======== DATA SECTION

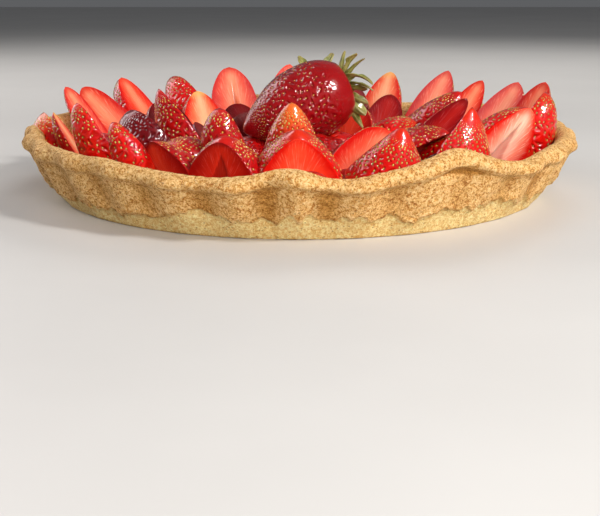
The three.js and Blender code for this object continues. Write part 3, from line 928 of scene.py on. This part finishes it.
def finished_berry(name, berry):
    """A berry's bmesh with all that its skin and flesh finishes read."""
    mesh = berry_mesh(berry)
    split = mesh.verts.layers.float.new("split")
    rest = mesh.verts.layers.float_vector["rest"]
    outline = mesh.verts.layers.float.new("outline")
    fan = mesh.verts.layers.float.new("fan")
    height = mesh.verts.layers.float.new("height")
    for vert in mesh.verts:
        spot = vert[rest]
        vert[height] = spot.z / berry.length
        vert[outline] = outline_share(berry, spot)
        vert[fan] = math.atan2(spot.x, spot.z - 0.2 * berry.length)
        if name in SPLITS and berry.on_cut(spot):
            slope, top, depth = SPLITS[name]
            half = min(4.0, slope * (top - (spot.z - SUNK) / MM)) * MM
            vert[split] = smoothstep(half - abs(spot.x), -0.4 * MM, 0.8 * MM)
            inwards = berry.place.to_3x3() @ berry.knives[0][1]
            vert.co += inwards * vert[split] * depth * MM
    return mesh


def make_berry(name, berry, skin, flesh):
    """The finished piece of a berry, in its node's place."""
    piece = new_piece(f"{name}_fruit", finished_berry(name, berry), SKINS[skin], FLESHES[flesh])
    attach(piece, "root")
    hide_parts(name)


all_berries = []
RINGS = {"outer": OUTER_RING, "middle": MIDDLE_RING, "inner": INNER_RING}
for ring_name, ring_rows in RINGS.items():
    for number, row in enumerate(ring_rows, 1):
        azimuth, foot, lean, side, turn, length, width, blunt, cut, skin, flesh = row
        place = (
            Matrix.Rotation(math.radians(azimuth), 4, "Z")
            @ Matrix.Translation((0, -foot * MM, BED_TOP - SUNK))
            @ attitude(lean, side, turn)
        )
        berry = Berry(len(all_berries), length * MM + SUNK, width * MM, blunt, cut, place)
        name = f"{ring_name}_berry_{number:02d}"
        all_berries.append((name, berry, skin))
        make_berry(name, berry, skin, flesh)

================
======== DATA SECTION

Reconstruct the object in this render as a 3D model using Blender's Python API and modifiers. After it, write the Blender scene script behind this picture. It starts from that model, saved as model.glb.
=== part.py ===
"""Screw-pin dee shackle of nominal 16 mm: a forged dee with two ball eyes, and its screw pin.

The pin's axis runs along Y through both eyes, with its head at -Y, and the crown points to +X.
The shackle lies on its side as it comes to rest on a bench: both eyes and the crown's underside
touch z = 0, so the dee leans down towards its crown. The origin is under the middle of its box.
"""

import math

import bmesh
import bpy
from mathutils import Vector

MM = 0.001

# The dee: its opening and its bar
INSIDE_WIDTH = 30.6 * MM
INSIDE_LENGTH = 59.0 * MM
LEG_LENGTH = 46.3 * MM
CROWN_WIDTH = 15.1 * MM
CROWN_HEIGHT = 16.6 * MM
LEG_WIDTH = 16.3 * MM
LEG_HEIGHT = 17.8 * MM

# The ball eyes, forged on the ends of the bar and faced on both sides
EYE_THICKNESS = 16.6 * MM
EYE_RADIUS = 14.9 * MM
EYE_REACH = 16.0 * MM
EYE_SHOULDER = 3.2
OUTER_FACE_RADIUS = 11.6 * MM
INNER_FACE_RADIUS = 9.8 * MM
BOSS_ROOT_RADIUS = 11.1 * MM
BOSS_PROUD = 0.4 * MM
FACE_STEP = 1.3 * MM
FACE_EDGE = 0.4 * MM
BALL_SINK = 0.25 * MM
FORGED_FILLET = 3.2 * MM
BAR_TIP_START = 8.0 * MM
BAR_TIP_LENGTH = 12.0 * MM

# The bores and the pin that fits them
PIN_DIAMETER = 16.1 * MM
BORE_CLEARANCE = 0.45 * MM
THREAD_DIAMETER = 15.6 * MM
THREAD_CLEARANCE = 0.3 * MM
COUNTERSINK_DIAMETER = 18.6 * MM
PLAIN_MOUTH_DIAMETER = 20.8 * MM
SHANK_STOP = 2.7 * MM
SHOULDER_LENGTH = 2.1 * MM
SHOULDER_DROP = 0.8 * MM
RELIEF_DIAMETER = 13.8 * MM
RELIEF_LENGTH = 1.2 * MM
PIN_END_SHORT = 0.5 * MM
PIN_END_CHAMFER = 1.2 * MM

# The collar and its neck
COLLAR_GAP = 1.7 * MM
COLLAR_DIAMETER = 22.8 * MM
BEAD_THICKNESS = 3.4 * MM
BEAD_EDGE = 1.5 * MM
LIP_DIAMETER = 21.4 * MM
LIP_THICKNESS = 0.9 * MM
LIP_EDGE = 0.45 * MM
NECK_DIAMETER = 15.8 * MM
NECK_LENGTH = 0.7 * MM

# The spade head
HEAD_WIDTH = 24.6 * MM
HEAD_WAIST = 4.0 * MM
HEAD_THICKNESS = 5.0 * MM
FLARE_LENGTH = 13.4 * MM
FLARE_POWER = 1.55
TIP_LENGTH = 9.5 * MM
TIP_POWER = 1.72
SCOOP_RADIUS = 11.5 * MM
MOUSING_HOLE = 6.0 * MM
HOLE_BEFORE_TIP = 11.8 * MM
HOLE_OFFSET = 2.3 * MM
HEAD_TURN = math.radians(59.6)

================
======== DATA SECTION

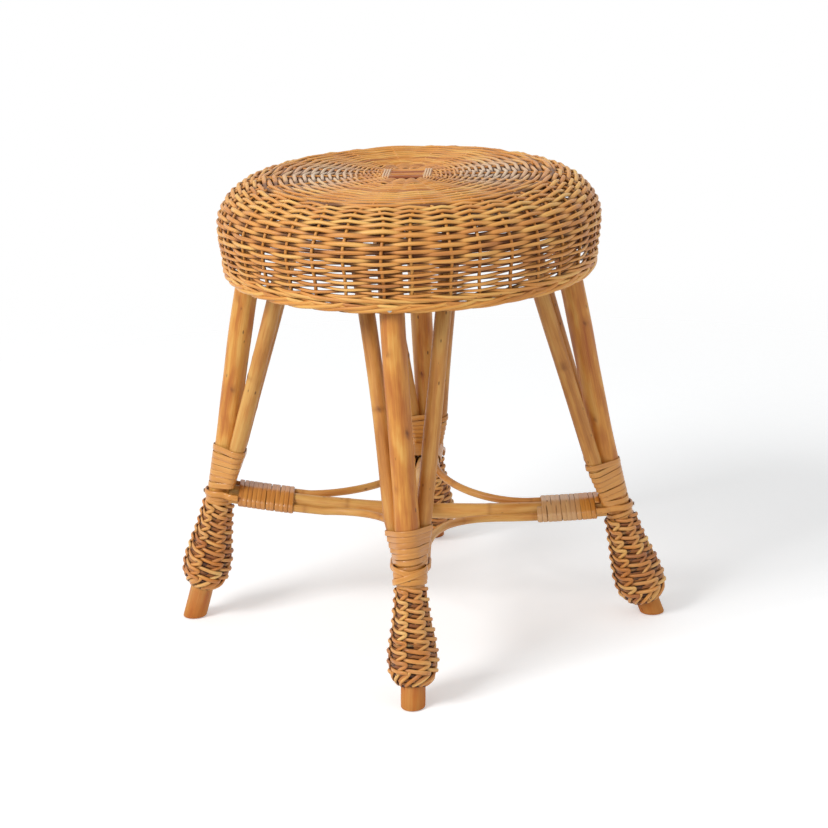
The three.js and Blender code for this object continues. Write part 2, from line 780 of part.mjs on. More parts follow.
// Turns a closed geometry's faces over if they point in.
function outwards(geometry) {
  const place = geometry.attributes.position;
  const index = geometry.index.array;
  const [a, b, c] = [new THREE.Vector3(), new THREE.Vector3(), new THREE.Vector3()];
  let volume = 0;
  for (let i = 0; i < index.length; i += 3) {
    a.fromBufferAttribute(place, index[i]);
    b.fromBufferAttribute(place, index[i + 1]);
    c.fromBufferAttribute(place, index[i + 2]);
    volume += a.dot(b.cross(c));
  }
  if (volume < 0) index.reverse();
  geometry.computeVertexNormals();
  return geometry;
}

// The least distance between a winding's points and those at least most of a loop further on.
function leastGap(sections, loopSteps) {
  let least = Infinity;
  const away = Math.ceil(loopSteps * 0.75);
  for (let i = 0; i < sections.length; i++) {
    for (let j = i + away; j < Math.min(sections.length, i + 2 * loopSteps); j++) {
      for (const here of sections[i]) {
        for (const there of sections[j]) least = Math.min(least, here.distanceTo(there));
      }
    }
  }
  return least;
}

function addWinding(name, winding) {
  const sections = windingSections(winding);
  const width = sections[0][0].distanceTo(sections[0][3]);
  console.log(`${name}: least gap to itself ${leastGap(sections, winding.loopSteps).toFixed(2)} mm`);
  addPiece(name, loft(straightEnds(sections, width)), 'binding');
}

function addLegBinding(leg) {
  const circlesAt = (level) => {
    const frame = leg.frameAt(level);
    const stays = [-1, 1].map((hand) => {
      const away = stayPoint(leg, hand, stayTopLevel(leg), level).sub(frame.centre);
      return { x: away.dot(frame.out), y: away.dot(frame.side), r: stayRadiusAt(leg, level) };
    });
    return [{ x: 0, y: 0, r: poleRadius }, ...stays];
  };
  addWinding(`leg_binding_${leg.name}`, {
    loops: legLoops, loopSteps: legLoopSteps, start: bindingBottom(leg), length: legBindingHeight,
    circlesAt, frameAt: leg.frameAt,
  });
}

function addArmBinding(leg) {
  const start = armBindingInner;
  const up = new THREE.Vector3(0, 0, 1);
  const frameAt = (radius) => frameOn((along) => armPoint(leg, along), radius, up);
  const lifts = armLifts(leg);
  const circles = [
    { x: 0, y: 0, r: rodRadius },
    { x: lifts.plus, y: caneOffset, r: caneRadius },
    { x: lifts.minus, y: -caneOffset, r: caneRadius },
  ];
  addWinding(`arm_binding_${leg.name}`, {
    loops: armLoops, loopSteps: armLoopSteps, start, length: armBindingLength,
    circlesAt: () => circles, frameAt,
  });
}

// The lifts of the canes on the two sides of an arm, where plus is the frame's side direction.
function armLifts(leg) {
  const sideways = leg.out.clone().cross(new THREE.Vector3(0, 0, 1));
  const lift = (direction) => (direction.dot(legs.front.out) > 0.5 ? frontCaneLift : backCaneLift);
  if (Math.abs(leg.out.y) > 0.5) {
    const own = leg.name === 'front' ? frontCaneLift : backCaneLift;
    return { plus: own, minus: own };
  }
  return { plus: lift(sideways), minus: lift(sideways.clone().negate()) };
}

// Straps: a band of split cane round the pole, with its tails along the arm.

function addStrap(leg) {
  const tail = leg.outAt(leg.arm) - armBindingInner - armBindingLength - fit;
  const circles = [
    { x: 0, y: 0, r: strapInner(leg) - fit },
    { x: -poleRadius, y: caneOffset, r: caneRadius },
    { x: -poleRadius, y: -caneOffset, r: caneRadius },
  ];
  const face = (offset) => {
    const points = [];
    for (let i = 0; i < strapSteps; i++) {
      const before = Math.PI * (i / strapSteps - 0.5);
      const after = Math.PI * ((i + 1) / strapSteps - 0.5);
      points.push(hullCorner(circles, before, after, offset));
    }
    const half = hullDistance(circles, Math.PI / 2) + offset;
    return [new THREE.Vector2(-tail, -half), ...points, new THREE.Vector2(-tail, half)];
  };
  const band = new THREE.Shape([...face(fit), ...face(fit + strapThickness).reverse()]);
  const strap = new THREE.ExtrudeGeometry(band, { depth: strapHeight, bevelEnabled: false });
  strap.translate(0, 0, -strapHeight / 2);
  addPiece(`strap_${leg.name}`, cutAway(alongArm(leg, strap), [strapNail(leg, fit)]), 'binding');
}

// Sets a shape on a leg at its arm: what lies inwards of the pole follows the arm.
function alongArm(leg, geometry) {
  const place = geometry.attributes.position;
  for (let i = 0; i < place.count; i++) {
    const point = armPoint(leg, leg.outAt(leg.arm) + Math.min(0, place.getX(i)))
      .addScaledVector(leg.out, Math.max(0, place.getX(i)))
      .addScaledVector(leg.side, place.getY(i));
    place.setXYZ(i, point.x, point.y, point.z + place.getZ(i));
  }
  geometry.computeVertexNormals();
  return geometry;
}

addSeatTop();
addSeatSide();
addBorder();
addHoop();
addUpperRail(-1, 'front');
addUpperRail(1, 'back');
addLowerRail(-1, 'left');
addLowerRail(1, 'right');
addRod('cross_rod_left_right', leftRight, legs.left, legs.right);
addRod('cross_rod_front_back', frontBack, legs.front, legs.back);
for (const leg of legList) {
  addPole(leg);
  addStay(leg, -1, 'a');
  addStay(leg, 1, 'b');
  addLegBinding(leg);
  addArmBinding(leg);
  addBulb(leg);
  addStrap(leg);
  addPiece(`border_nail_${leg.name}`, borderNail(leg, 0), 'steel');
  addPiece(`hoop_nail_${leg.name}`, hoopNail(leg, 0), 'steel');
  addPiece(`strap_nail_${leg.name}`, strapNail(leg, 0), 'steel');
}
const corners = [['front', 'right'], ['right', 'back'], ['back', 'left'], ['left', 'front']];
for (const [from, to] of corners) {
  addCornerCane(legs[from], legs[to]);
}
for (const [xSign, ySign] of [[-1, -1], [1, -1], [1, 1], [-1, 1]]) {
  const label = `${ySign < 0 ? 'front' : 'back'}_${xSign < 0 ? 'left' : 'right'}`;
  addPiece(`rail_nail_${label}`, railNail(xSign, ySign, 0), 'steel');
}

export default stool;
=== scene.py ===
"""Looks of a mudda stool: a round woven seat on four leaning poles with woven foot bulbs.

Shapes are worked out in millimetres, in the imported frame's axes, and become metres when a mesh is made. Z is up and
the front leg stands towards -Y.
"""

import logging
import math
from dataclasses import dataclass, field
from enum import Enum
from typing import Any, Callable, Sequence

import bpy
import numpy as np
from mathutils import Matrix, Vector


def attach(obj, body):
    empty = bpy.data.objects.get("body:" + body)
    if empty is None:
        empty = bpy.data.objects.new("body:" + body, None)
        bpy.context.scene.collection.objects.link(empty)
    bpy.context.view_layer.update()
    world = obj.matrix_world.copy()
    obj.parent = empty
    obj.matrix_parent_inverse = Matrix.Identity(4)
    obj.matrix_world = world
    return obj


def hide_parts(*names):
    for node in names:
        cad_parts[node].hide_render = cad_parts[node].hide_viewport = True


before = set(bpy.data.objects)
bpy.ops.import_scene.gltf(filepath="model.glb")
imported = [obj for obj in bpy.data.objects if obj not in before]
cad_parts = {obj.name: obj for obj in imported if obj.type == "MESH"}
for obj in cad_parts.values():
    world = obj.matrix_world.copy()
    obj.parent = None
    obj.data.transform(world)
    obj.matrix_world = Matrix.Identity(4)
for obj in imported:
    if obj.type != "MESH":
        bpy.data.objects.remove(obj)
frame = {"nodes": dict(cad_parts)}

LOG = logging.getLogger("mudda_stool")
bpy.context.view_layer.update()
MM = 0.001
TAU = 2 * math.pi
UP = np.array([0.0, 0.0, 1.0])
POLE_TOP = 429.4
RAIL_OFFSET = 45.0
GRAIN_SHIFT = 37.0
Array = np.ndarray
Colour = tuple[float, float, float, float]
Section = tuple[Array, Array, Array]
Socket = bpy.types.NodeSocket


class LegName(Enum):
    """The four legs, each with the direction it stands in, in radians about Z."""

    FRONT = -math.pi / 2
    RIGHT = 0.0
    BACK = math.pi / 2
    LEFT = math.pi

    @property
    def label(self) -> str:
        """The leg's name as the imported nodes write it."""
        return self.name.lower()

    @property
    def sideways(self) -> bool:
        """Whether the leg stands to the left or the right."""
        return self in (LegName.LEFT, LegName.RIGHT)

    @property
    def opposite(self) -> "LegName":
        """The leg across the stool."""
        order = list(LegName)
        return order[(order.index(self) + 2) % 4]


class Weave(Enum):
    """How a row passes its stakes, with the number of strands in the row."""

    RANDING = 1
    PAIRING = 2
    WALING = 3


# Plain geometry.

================

YOUR INSTRUCTIONS » Search the records for the word "context". Copy every line that has it.

EXERCISE ANSWER »
        bpy.context.scene.collection.objects.link(empty)
    bpy.context.view_layer.update()
bpy.context.view_layer.update()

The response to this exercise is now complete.